しかしながらゴルフクラブは進化しているため、プロモデルとも言われるマッスルバックを使わなくても最高の打感を味わうことができます。
打感の良さはスイートスポットでのインパクトにありますが、スイング軌道が微妙にずれる一般ゴルファーは、ここでインパクトをすることが難しいわけです。
そこでフェース面が大きくスイートスポットの打感をエリアで感知できるのが、大型のキャビティアイアンです。
打面が広くなったことでスイートスポットは広範囲に広がり、ミスショットに強くなっているので、技量に関係なくフェースでボールをとらえることができれば、マッスルバックと同様の結果を得られるようになったのです。
アイアンショットでの最高の打感は特別なことではない
アイアンは続々と進化を遂げていて、最高の打感は特別なことだとは言えなくなってきています。
大型サイズのキャビティアイアンは初心者から使えて、しかも打感はマッスルバックのスイートスポットと同等という優れものです。
さらに打感が最高と言われる軟鉄鍛造のフェースを、ソール部分を重くしたボディにはめ込むコンポジットアイアンは、まさに無尽蔵に好みのタイプを作り出すことができます。
飛びが欲しければフェース面はチタンやマレージングにし、高弾道でストレートボールが打ちたければ中空タイプの低重心ボディを使います。
自分がイメージする弾道を打てて、しかも最高の打感なのですから、申し分のないアイアンであることに間違いはありません。
打感だけを求めるのであれば確実に良いショットができる、いわゆる簡単に操作できるアイアンこそが最高のアイアンなのではないでしょうか。
ただし打感だけがアイアンの評価基準ではありません。
操作性を考えると相変わらずマッスルバックが優れていますし、ミスショットが少ないタイプであればキャビティタイプが勝ります。
自分の技量を考えて、身の丈に合ったものこそが最高のアイアンではないでしょうか。
アイアンは打感だけで最高評価をつけるべきではない
打感が最高と言われているのはマッスルバックのアイアンですが、その理由は軟鉄鍛造だからのようです。
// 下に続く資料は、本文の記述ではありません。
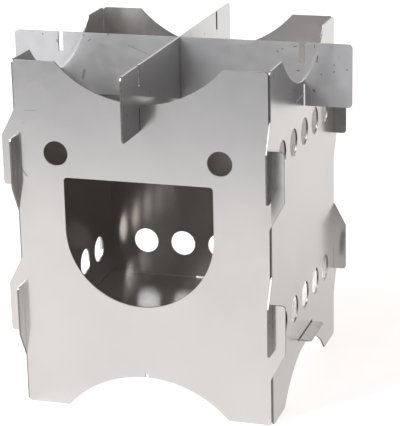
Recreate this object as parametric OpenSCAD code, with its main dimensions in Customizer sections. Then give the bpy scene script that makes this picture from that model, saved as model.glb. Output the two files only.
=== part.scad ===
// Flat-pack twig stove: seven flat pieces cut from thin steel sheet. Four walls hook into each
// other at the corners, a floor plate is held by tabs in the walls, and two crossing plates on
// top carry the pot. X runs to the right, Y to the back, Z up. The origin is on the ground in
// the middle of the firebox.

/* [Firebox] */
// Distance between the middles of two opposite walls
wall_pitch = 70; // [64:0.5:100]
// Height of the walls, from the feet to the pot rest
wall_h = 96.7; // [90:0.1:130]
// Thickness of the sheet that every piece is cut from
sheet_t = 0.5; // [0.3:0.1:1]
// Radius of the corners of the feet and of the upper horns
corner_r = 1; // [0.5:0.1:3]

/* [Scallops] */
// Chord of the round cut in the upper and lower edge of a wall
scallop_w = 45.8; // [30:0.1:54]
// Depth of the round cut
scallop_d = 10.3; // [6:0.1:11.2]
// Depth of the narrow notch in the middle of each round cut
notch_d = 1.1; // [0.6:0.1:1.5]

/* [Corner hooks] */
// Height of the middle of the lower hook joints above the ground
hook_z = 27.5; // [26:0.1:32]
// How far an ear reaches past the middle of the wall it hooks into
ear_w = 3.8; // [2.5:0.1:7]
// Distance from the middle of a joint to the square end of its ears
ear_end = 6.8; // [4:0.1:10]
// Distance from the middle of a joint to the far end of an ear's slanted edge
ear_slant = 14.4; // [11:0.1:17]
// Radius of the outer corner at the square end of an ear
ear_r = 0.9; // [0.4:0.1:2]

/* [Feed opening] */
// Width of the D-shaped feed opening in the front wall
mouth_w = 41.3; // [30:0.1:50]
// Height of the straight upper edge of the feed opening above the ground
mouth_top = 65.3; // [60:0.1:67]
// Height of the feed opening
mouth_h = 34.8; // [28:0.1:38]
// Radius of the upper corners of the feed opening
mouth_r = 1; // [0.5:0.1:4]
// Sideways offset of the feed opening and the two air holes above it
mouth_x = -1; // [-4:0.1:4]
// Diameter of the two air holes above the feed opening
air_d = 6.7; // [3:0.1:9]
// Distance between the two air holes
air_pitch = 45.3; // [36:0.1:50]
// Height of the air holes above the ground
air_z = 71.8; // [71.5:0.1:76]

/* [Vents] */
// Diameter of the vents in the side walls and the back wall
vent_d = 7.6; // [4:0.1:10]
// Distance between neighbouring vents in a row
vent_pitch = 11.75; // [10:0.05:13]
// Number of vents in a row
vent_n = 5; // [3:1:5]
// Height of the lower row above the ground, and depth of the upper row below the top
vent_z = 24.7; // [20:0.1:30]

/* [Floor] */
// Height of the underside of the floor plate
floor_z = 13.6; // [13:0.1:17]
// Width of a floor tab
tab_w = 14.6; // [8:0.2:24]
// How far a floor tab stands out of the wall
tab_out = 3.5; // [2:0.1:8]
// Radius of the corners of a floor tab
tab_r = 1; // [0.5:0.1:3]

/* [Pot supports] */
// Length of a pot support plate
support_l = 97; // [86:0.5:130]
// Height of a pot support plate
support_h = 17.4; // [14:0.1:24]
// Radius of the corners of a pot support plate
support_r = 1.2; // [0.5:0.1:4]
// Depth of the spare slots in the upper edge of a pot support
spare_slot_d = 5.5; // [3:0.1:7]

/* [Clearances] */
// Gap on each side of a sheet in the slot or notch that it passes through
slot_gap = 0.15; // [0.1:0.05:0.3]
// Free width beside a wall in a pot support's slot, towards the middle of the stove
slot_play = 0.7; // [0.2:0.05:1.5]
// Gap between the bottom of a slot and the edge that seats in it
seat_gap = 0.05; // [0.05:0.05:0.1]
// Gap between the floor plate and the walls
floor_gap = 0.25; // [0.1:0.05:0.8]
// Gap at each end of a floor tab in its slot
tab_end_gap = 0.6; // [0.2:0.1:1]
// Free height over a floor tab in its slot
tab_top_gap = 0.35; // [0.2:0.05:0.6]

/* [Hidden] */
$fn = 96;
eps = 0.01;
// Half of the distance between two opposite walls, where a neighbour's sheet lies
joint_u = wall_pitch / 2;
// Width of a slot that takes one sheet
slot_w = sheet_t + 2 * slot_gap;
// Half of a wall's width between its ears
wall_u = joint_u - slot_w / 2;
// Outer edge of the ears
ear_u = joint_u + ear_w;
// Radius of the round cuts, from their chord and depth
scallop_r = (pow(scallop_w / 2, 2) + pow(scallop_d, 2)) / (2 * scallop_d);
// Height of the seat that a pot support hangs on
seat_z = wall_h - scallop_d - notch_d;
// Lower edge of the pot supports, whose upper edge is level with the horns
support_z = wall_h - support_h;
// Inner and outer side of a pot support's slots, which take the walls
slot_in_u = joint_u - sheet_t / 2 - slot_play;
slot_out_u = joint_u + sheet_t / 2 + slot_gap;
// Height at which the two pot supports meet in their half-lap joint
lap_z = support_z + support_h / 2;
// Half width of the floor plate between the walls
floor_u = joint_u - sheet_t / 2 - floor_gap;
// Distance from the middle of the stove to the end of a floor tab
tab_u = joint_u + sheet_t / 2 + tab_out;

// Stock outside a rounded corner at the origin, the corner's solid being at -x and -y
module corner_waste(r) {
    difference() {
        translate([-r, -r]) square(r + 1);
        translate([-r, -r]) circle(r);
        translate([-r - 1, -r - 1]) square([1, r + 2]);
    }
}

// A w by h sheet with its lower edge at the origin's height and four rounded corners
module rounded_sheet(w, h, r) {
    difference() {
        translate([-w / 2, 0]) square([w, h]);
        for (side = [0, 1]) mirror([side, 0]) {
            translate([w / 2, h]) corner_waste(r);
            translate([w / 2, 0]) mirror([0, 1]) corner_waste(r);
        }
    }
}

// One hooked ear on the left edge, open downwards, with the middle of its joint at height z
module ear(z) {
    difference() {
        polygon([[-wall_u + eps, z + ear_slant], [-ear_u, z + ear_end],
                 [-ear_u, z - ear_end], [-wall_u + eps, z - ear_end]]);
        translate([-ear_u, z - ear_end]) rotate(180) corner_waste(ear_r);
        translate([-wall_u - slot_w, z - ear_end - 1]) square([slot_w, ear_end + 1 + seat_gap]);
    }
}

// Round cut and notch in the lower edge
module scallop() {
    translate([0, scallop_d - scallop_r]) circle(scallop_r);
    translate([-slot_w / 2, 0]) square([slot_w, scallop_d + notch_d]);
}

// Outline shared by the four walls, seen from outside. It looks the same after half a turn:
// the ears on the left hook down, and the ears on the right hook up.
module wall_outline() {
    difference() {
        rounded_sheet(2 * wall_u, wall_h, corner_r);
        scallop();
        translate([0, wall_h]) rotate(180) scallop();
    }
    for (half = [0, 1]) translate([0, half * wall_h]) rotate(half * 180) {
        ear(hook_z);
        ear(wall_h - hook_z);
    }
}

// Slot for a floor tab, which sits on the slot's lower edge
module tab_slot() {
    translate([-tab_w / 2 - tab_end_gap, floor_z - seat_gap])
        square([tab_w + 2 * tab_end_gap, seat_gap + sheet_t + tab_top_gap]);
}

// Two rows of round vents
module vents() {
    for (z = [vent_z, wall_h - vent_z], i = [0 : vent_n - 1])
        translate([(i - (vent_n - 1) / 2) * vent_pitch, z]) circle(d = vent_d);
}

// D-shaped feed opening, straight above and round below
module mouth() {
    drop = mouth_h - mouth_w / 2;
    translate([mouth_x, mouth_top - drop]) {
        intersection() {
            circle(d = mouth_w);
            translate([-mouth_w / 2, -mouth_w]) square([mouth_w, mouth_w + eps]);
        }
        difference() {
            translate([-mouth_w / 2, 0]) square([mouth_w, drop]);
            for (side = [0, 1]) mirror([side, 0])
                translate([mouth_w / 2, drop]) corner_waste(mouth_r);
        }
    }
}

// Two air holes above the feed opening
module air_holes() {
    for (side = [-1, 1])
        translate([mouth_x + side * air_pitch / 2, air_z]) circle(d = air_d);
}

// Stand a flat outline up as the wall on one side: 0 front, 1 right, 2 back, 3 left
module stand_up(side) {
    rotate(side * 90) translate([0, -joint_u, 0]) rotate([90, 0, 0])
        linear_extrude(sheet_t, center = true) children();
}

// Side or back wall with its vents and floor slot
module vented_wall(side) {
    stand_up(side) difference() {
        wall_outline();
        vents();
        tab_slot();
    }
}

module front_wall() {
    color("gainsboro") stand_up(0) difference() {
        wall_outline();
        mouth();
        air_holes();
    }
}

module right_wall() { color("lightgray") vented_wall(1); }

module back_wall() { color("darkgray") vented_wall(2); }

module left_wall() { color("silver") vented_wall(3); }

// Floor plate with a tab for the left, right and back wall
module floor_plate() {
    color("gray") translate([0, 0, floor_z]) linear_extrude(sheet_t) {
        translate([-floor_u, -floor_u]) square(2 * floor_u);
        for (turn = [0 : 90 : 180]) rotate(turn) translate([floor_u - 2 * tab_r, 0])
            rotate(-90) rounded_sheet(tab_w, tab_u - floor_u + 2 * tab_r, tab_r);
    }
}

// Pot support plate with open slots over the walls and spare slots in its upper edge
module support_outline() {
    difference() {
        translate([0, support_z]) rounded_sheet(support_l, support_h, support_r);
        for (side = [0, 1]) mirror([side, 0]) {
            translate([slot_in_u, support_z - 1])
                square([slot_out_u - slot_in_u, seat_z + seat_gap - support_z + 1]);
            translate([slot_in_u, wall_h - spare_slot_d])
                square([slot_out_u - slot_in_u, spare_slot_d + 1]);
        }
    }
}

// Left to right plate, with its half-lap slot open above
module pot_support_lower() {
    color("darkgray") rotate([90, 0, 0]) linear_extrude(sheet_t, center = true) difference() {
        support_outline();
        translate([-slot_w / 2, lap_z - seat_gap / 2]) square([slot_w, support_h]);
    }
}

// Front to back plate, with its half-lap slot open below
module pot_support_upper() {
    color("silver") rotate([90, 0, 90]) linear_extrude(sheet_t, center = true) difference() {
        support_outline();
        translate([-slot_w / 2, lap_z + seat_gap / 2 - support_h]) square([slot_w, support_h]);
    }
}

front_wall();
right_wall();
back_wall();
left_wall();
floor_plate();
pot_support_lower();
pot_support_upper();
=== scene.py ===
"""Looks of a flat-pack twig stove: seven sheets of thin rolled steel, four walls hooked together at
the corners, a floor plate on tabs and two crossing pot supports. Sizes are in millimetres until a
mesh is finished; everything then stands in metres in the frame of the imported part."""
import math

import bmesh
import bpy
from mathutils import Matrix, Vector


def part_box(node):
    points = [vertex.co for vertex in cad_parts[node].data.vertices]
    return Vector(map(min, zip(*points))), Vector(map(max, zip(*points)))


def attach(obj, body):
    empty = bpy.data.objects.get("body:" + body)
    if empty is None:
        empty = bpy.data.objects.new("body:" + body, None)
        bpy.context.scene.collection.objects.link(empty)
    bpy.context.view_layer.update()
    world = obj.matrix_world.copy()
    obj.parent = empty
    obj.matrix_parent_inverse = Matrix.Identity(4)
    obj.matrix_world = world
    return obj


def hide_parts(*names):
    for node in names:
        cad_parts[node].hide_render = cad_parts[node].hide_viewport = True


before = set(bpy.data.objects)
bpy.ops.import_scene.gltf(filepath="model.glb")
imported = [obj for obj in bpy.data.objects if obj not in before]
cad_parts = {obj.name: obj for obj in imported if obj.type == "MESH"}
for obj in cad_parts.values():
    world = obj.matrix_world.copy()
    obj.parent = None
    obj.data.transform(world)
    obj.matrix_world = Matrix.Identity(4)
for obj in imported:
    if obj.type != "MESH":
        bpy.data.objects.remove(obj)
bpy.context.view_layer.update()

MM = 0.001

# Sheet and walls
SHEET = 0.5
WALL_PITCH = 70.0
WALL_HEIGHT = 96.7
CORNER_RADIUS = 1.0
SCALLOP_WIDTH = 45.8
SCALLOP_DEPTH = 10.3
NOTCH_DEPTH = 1.1
HOOK_HEIGHT = 27.5
EAR_REACH = 3.8
EAR_END = 6.8
EAR_SLANT = 14.4
EAR_RADIUS = 0.9
SLOT_GAP = 0.15
SEAT_GAP = 0.05
SLOT_WIDTH = SHEET + 2 * SLOT_GAP
HALF_PITCH = WALL_PITCH / 2
INNER_SIDE = HALF_PITCH - SHEET / 2
OUTER_SIDE = HALF_PITCH + SHEET / 2
# The walls press together at the corners, where the photograph shows no daylight
CORNER_GAP = -0.02
EAR_SLOT = SHEET + 2 * CORNER_GAP
WALL_HALF = HALF_PITCH - EAR_SLOT / 2
EAR_EDGE = HALF_PITCH + EAR_REACH
# Feed opening and air holes
MOUTH_WIDTH = 41.3
MOUTH_TOP = 65.3
MOUTH_HEIGHT = 34.8
MOUTH_RADIUS = 1.0
MOUTH_OFFSET = -1.0
AIR_HOLE = 6.7
AIR_HOLES = 2
AIR_PITCH = 45.3
AIR_HEIGHT = 71.8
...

しかし素材の軟鉄は焼いて叩くことで硬くなるため、そのやわらかさは微々たる差となっています。
打感だけで最高と感じることは難しく、それよりもコンポジットで進化したアイアンであれば様々な打感を作り出し、またスイートスポットも広いため、万人にとって最高のアイアンになり得るのではないでしょうか。